Samstag, April 05, 2014

Der an der Bar sinniert

Mit „Out Of Chaos“ veröffentlicht Yello-Sänger Dieter Meier sein spätes Solodebüt

Zuletzt musste Dieter Meier erleben, wie Helene Fischer ihn im Rahmen der „Echo“-Verleihung anmoderierte. Mit seinem Kompagnon Boris Blank ging es immerhin darum, eine Auszeichnung für das mit Yello erschaffene Lebenswerk abzuholen. Dieter Meier nahm es gelassen. Und er erwies sich einmal mehr als jener Sir, als den ihn seit jungen Jahren auch ein Erscheinungsbild zwischen Maßschuhen und Halstuch ausweist. 

Ein Tausendsassa 

Ab Ende der 70er Jahre und somit den Anfangstagen des elektronisch generierten Popsongs stand das schweizerische Duo für Musik, die die minimalistisch-verspielten, aus Dilettantismus und Neugierde geborenen Sound-Experimente Blanks mit dem Dada-Sprech Meiers („Bow bow, oh yeah, chick-chicka-chicka!“) zu einer originellen Mischung verwob. Nach frühen Veröffentlichungen auf Ralph Records, der Brutstätte der spinnerten Pop-Enigmatiker The Residents, sorgten auch die von Meier gestalteten, buchstäblich „poppigen“ Videoclips für damals wichtige Rotation auf MTV. Zwei, drei der dabei abgefallenen, vielfach für Film und Werbung lizensierten Hits wie „The Race“ oder „Oh Yeah“, das bei den Simpsons immer erklingt, wenn der Duffman um die Ecke biegt, sind nach wie vor im kollektiven Gedächtnis gespeichert. Und sie ermöglichten Mastermind Blank den Luxus, Yello ohne Veröffentlichungsdruck fortzuführen.

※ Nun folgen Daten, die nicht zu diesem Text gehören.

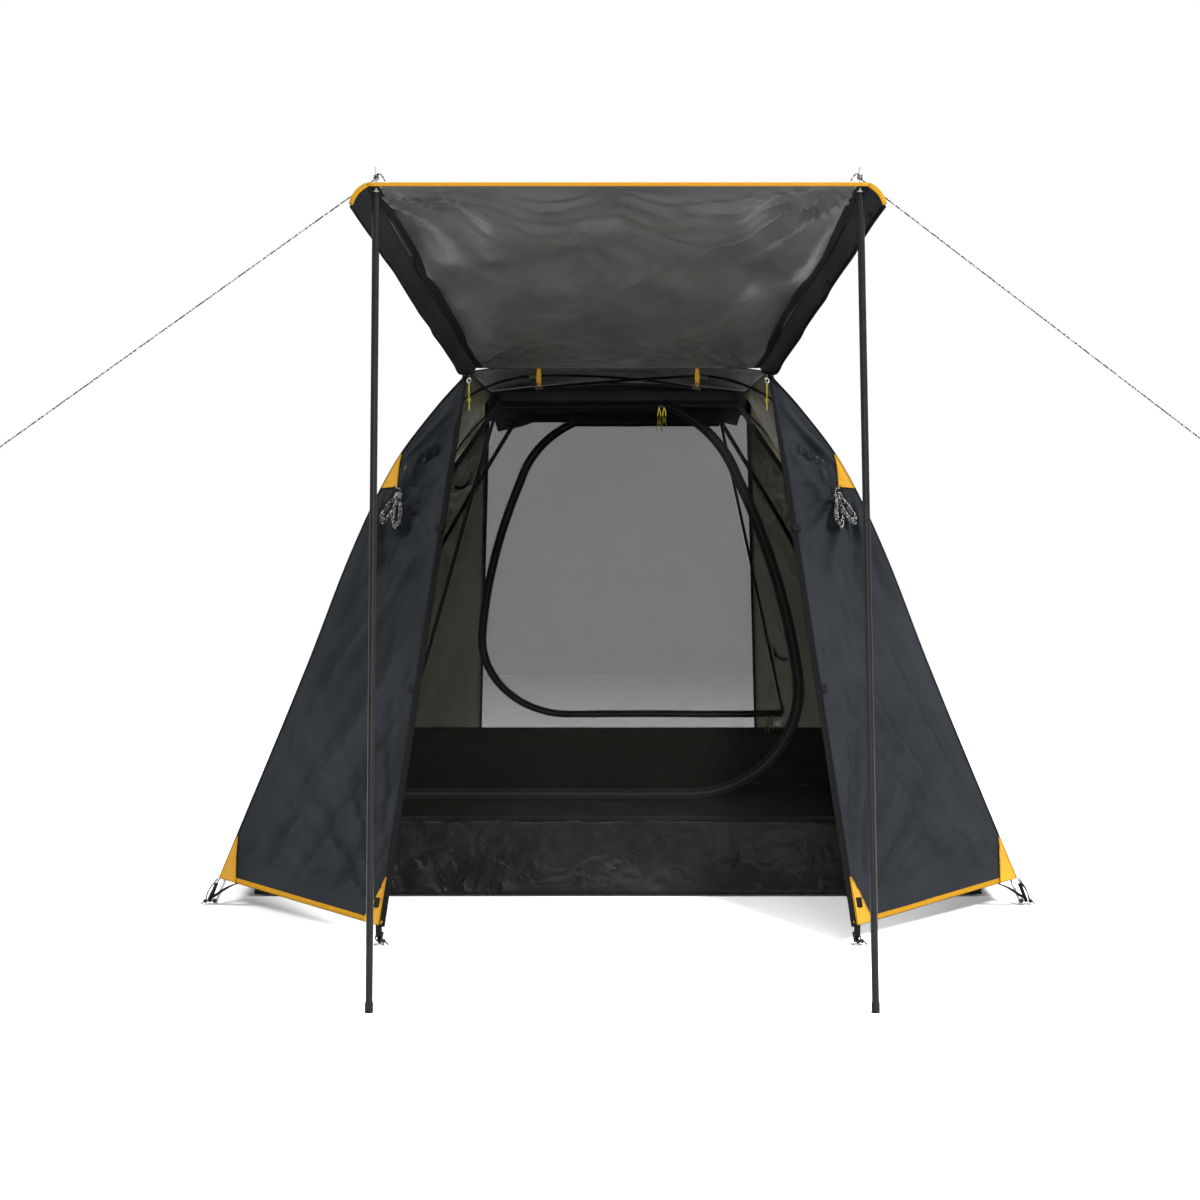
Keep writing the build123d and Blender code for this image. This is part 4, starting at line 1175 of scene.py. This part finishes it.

Parallel dazu entschied sich Meier – nichts gelernt, alles probiert! – für einen von Abwechslung geprägten Karriereweg. Bereits in seiner Zeit als hauptberuflicher Pokerspieler drängte es den Bankierssohn in die Konzeptkunst. Eine 1972 auf der Documenta präsentierte Arbeit um eine in Beton eingelassene Tafel mit dem Schriftzug „Am 23. März 1994 von 15.00 – 16.00 Uhr wird Dieter Meier auf dieser Platte stehen“ wurde schließlich an besagtem Datum vollendet. Heute ist Meier als Investor, Hersteller digitaler Mischpulte mit einer Firma im Silicon Valley sowie als Rinderzüchter und Weinbauer aktiv. Nur für eine weitere Kleinigkeit musste er 69 Jahre alt werden: sein am kommenden Freitag erscheinendes erstes Soloalbum. 

Nachdenklich gestimmt 

Im Gegensatz zu Boris Blank, dessen Solodebüt gleichfalls heuer erschien, benötigte Meier als deklarierter Nichtmusiker die ausführende Hilfe junger Produzenten für seinen Erstling. Unter Regie von T.Raumschmiere, Nackt und Ben Lauber ist durchaus überraschend aber kein am Zeitgeist orientiertes Album entstanden, sondern eine auf Alterswerk gestimmte Songsammlung, deren elektronischer Zierrat sich nobel im Hintergrund hält. Mit Meiers Erzählbariton, introspektivem Barhockerklavier und bei Tom Waits andockenden Percussions, die nach einem Malheur in der Kuchl klingen, geht es hübsch nachdenklich zu. In gut der Hälfte der Lieder sitzt ein Mann zu früh bei zu vielen Martinis an der Bar und denkt über sein Leben nach. Es geht dann gleichermaßen um von Meiers Autoren-Ich besungene Liebschaften, die nie mehr zurückkehren werden, wie auch um semibiografisch lesbare Reflexionen über ein hektisches Leben: „Running in circles / I never arrive / Busy going nowhere / It looks like my life.“ Man hat den Altmännerblues, ohne aber zu verzweifeln. Schließlich wird der Leerraum zwischen den Eiswürfeln mit der durch die Türe blinzelnden Sonne gelegentlich auch von Licht ausgefüllt. Das tut weh in den Augen. Aber es lässt den Ausweg erkennen.

Den Songcharakter unterstützen der von seiner Arbeit mit Nick Cave bekannte Schlagzeuger Thomas Wydler oder Tobias Preisig an der Geige, mit der es nicht nur bei „Loveblind“ sanft melodramatisch wird. Ein Hauch von brecht-weill’scher-Cabaret-Ästhetik rundet diesen gelungenen Kern des Albums ab, das um das zu einem nachtschwarzen Vierviertel-Beat auf Schwizerdütsch vorgetragene „Schueffele“ im letzten Drittel noch etwas ausfranst. Live am 29. Mai im Wiener WUK.